## SET PROBLEM
Copy the lines holding the word "axis", all of them.

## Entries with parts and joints
◇ ◇ ◇ ◇ ◇
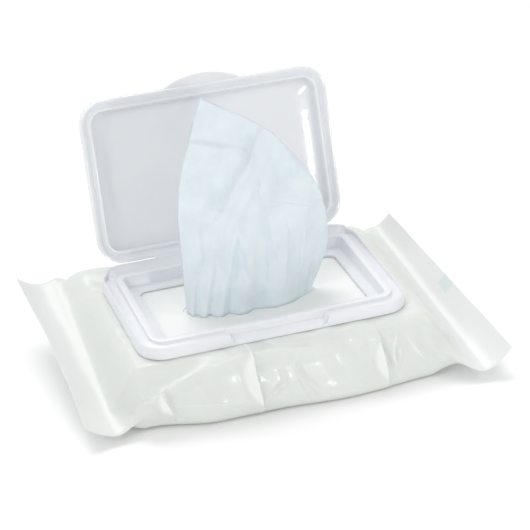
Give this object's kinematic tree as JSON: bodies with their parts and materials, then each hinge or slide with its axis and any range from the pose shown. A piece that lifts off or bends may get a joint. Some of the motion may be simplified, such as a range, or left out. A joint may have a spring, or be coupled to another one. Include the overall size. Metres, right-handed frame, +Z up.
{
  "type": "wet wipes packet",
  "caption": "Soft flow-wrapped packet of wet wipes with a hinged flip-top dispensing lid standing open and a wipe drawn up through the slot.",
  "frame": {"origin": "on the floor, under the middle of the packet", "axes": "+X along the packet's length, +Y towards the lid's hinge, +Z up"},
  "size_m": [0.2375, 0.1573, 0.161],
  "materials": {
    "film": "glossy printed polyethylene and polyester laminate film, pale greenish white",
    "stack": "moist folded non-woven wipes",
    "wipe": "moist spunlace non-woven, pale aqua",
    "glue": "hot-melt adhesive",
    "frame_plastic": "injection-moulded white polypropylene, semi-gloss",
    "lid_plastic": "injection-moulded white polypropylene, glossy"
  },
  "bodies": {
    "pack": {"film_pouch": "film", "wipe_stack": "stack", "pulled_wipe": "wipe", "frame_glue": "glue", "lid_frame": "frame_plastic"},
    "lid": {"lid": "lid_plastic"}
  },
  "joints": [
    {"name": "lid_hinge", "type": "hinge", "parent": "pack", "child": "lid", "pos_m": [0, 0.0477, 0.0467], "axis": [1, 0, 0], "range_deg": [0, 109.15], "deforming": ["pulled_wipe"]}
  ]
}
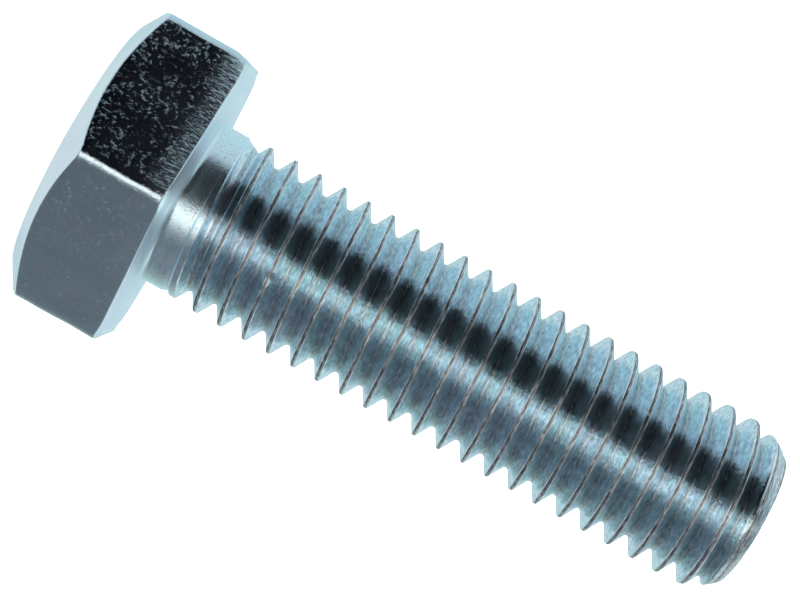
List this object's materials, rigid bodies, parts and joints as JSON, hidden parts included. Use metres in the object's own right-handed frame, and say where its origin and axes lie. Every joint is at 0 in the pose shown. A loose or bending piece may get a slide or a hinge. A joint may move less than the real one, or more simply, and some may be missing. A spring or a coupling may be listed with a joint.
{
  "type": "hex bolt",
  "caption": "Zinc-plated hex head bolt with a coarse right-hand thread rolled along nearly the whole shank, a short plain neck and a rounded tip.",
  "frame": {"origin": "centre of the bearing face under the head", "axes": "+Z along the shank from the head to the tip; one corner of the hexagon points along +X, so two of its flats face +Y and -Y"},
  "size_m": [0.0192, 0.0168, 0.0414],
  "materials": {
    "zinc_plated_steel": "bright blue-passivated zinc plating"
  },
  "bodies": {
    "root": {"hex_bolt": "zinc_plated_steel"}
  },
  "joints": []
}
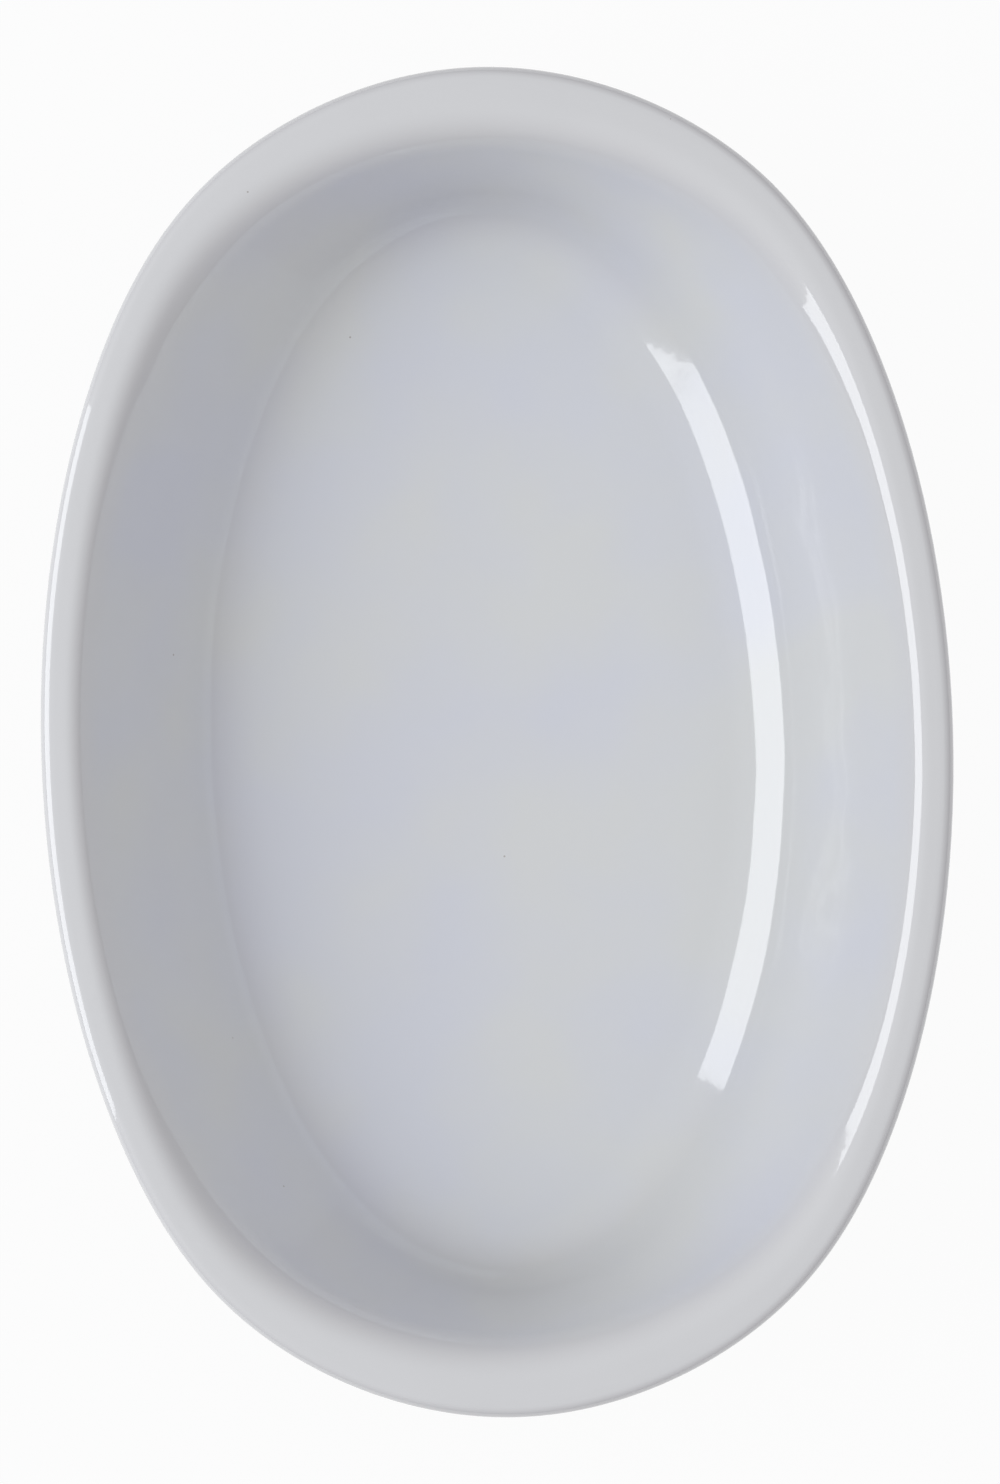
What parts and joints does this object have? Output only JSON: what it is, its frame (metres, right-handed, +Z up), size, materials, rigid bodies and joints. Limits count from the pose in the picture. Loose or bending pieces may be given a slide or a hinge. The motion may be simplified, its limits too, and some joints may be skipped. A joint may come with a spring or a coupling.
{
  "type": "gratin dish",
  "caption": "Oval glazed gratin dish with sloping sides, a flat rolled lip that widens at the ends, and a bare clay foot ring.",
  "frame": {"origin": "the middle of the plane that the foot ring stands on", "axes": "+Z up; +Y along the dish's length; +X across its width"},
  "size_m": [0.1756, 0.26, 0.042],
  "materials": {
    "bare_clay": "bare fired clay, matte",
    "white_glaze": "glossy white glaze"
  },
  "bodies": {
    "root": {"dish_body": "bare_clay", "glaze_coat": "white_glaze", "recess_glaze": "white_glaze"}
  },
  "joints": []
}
◇ ◇ ◇ ◇ ◇
## OUTPUT FOR THIS TASK
Give this object's kinematic tree as JSON: bodies with their parts and materials, then each hinge or slide with its axis and any range from the pose shown. A piece that lifts off or bends may get a joint. Some of the motion may be simplified, such as a range, or left out. A joint may have a spring, or be coupled to another one. Include the overall size. Metres, right-handed frame, +Z up.
    {"name": "lid_hinge", "type": "hinge", "parent": "pack", "child": "lid", "pos_m": [0, 0.0477, 0.0467], "axis": [1, 0, 0], "range_deg": [0, 109.15], "deforming": ["pulled_wipe"]}